While America spent the 2000s consumed by Iraq and Afghanistan, Beijing was methodically rewriting its relationship with Latin America — one infrastructure loan, one port deal, one oil-for-credit arrangement at a time. By 2024, China had become the dominant trading partner for South America’s largest economies and had signed Belt and Road agreements with more than twenty Latin American nations. Nobody in Washington had a serious plan to stop it. …
Venezuela … was never going to be allowed to keep its oil fields — the largest reserves in the Western Hemisphere — in Chinese hands indefinitely. The only question was when. The answer turned out to be January 2026. This was not about stealing oil. It was about denying China a strategic asset in America’s own backyard. The same logic governs the Panama Canal — built by America, given away for a dollar under Carter, and now strategically reclaimed after Chinese companies moved aggressively to control it. …
Hanson does not mince words on the fentanyl front: 75,000 Americans die every year, much of it deliberately laced into other substances. The precursor chemicals come from China. They flow through Mexican cartels. Designating those cartels as Foreign Terrorist Organizations and going after them with military tools is not cruelty. It is triage on a mass casualty event — and it simultaneously squeezes Chinese influence out of the Americas by severing a critical revenue stream. …
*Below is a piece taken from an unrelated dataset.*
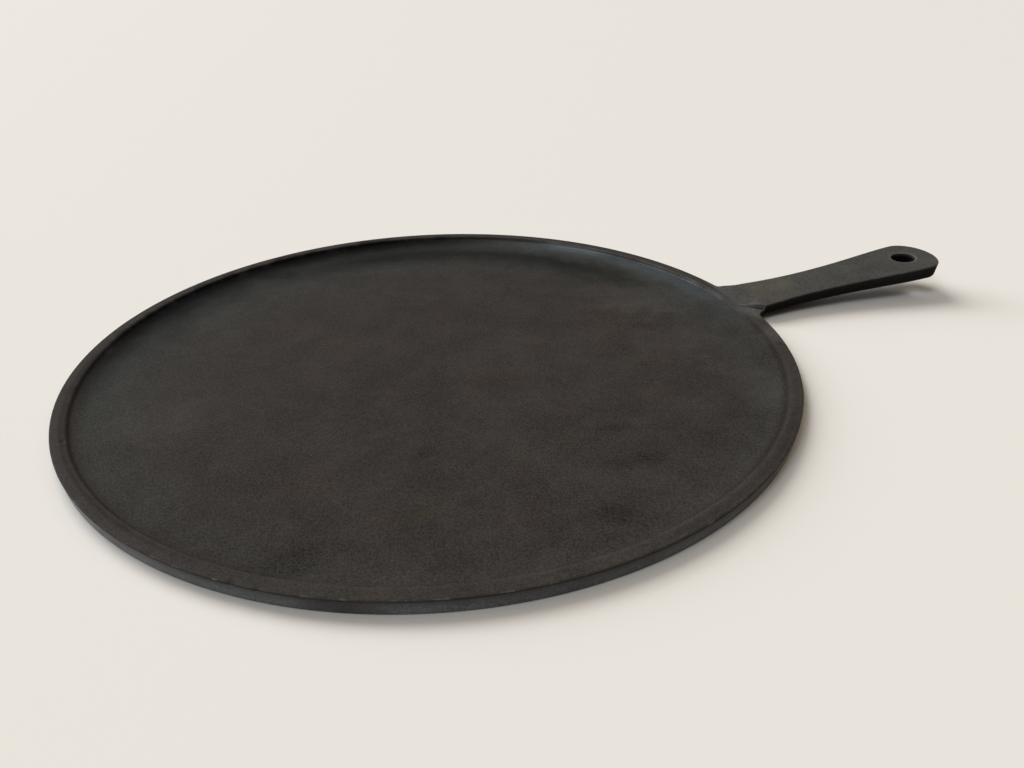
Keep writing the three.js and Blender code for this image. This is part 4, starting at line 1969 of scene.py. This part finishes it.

Even when it isn’t about China, it is still about China. The number that should stop every American cold: in 2000, China manufactured 6 percent of the world’s goods. On its current trajectory, by 2030 that share reaches 45 percent. Extended further, there is a point at which China makes effectively everything — at which point it can do whatever it wants, because the rest of the world cannot function without it. America has a closing window to reverse this trajectory.
Globalism got China completely wrong:
Hanson dissects the old bipartisan fantasy with surgical precision. For decades, both Republican and Democratic administrations operated on the same assumption: the more American money invested in China, the more a prosperous Chinese middle class would demand freedom, and China would gradually liberalize. This was catastrophically wrong. Those trade dollars funded the largest peacetime military buildup in modern history.
American consumers made China rich. China used that wealth to build a military capable of challenging American power on every front. The NSS calls the old trade relationship “free but not fair,” and the results are now impossible to ignore. …
Trump is reverting America to a previous stance:
What Trump is doing is not radical departure — it is a return to American roots. Alexander Hamilton built American industry behind tariff walls. The post-war era of open markets was the exception, not the rule. When it stopped serving American interests — when it hollowed out the industrial base and handed China the supply chains that underpin American military power — the model had to change. The tariffs are not primarily an economic instrument. They are a weapon: forcing American allies to stop trading with China on terms that sustain Beijing’s industrial and military expansion. …
Harnessing the globalist anti-Trump reflex:
Trump uses predictable opposition as a mechanism. European and Canadian elites have a reliable reaction function: they reflexively oppose anything he proposes. So rather than ask them politely — which has never worked — he provokes them into doing what he needs while they believe they are resisting him.
The proof is in the results. During his first term, Trump pleaded with European NATO members to increase defense spending. Defense budgets barely moved. Then he threatened to pull out of NATO entirely. The response was dramatic: Germany hit 2% of GDP for the first time in decades, Poland is building one of the largest armies in Europe, and NATO members collectively committed to 5% in total defense and security spending — a number that would have been considered fantasy five years ago. He did not persuade them. He provoked them.
American strategy:
Preventing Chinese regional dominance in Asia is the non-negotiable core American interest. But the United States cannot concentrate forces in the Pacific while simultaneously babysitting Europe and maintaining commitments around the globe. The math only works if allies handle their own regions — Europe handles Russia, Asia-Pacific allies handle their piece of the Chinese containment line, and America pivots to the decisive theater when needed. Either allies step up or Trump creates conditions in which the cost of inaction exceeds the cost of action. …
Trump is attempting a reverse transformation of the American economy: shifting it from financialization and consumption toward production, industry, and military capacity. … He needs enough state direction to rebuild American manufacturing without destroying the market dynamism that makes America innovative. The margin is narrow. The state directing capital in the name of necessity rarely gives that power back.
Not that the media will ever admit that Trump is more than a bumbling clown with no idea or plan, or discuss the relative merits of the globalist and Trump visions.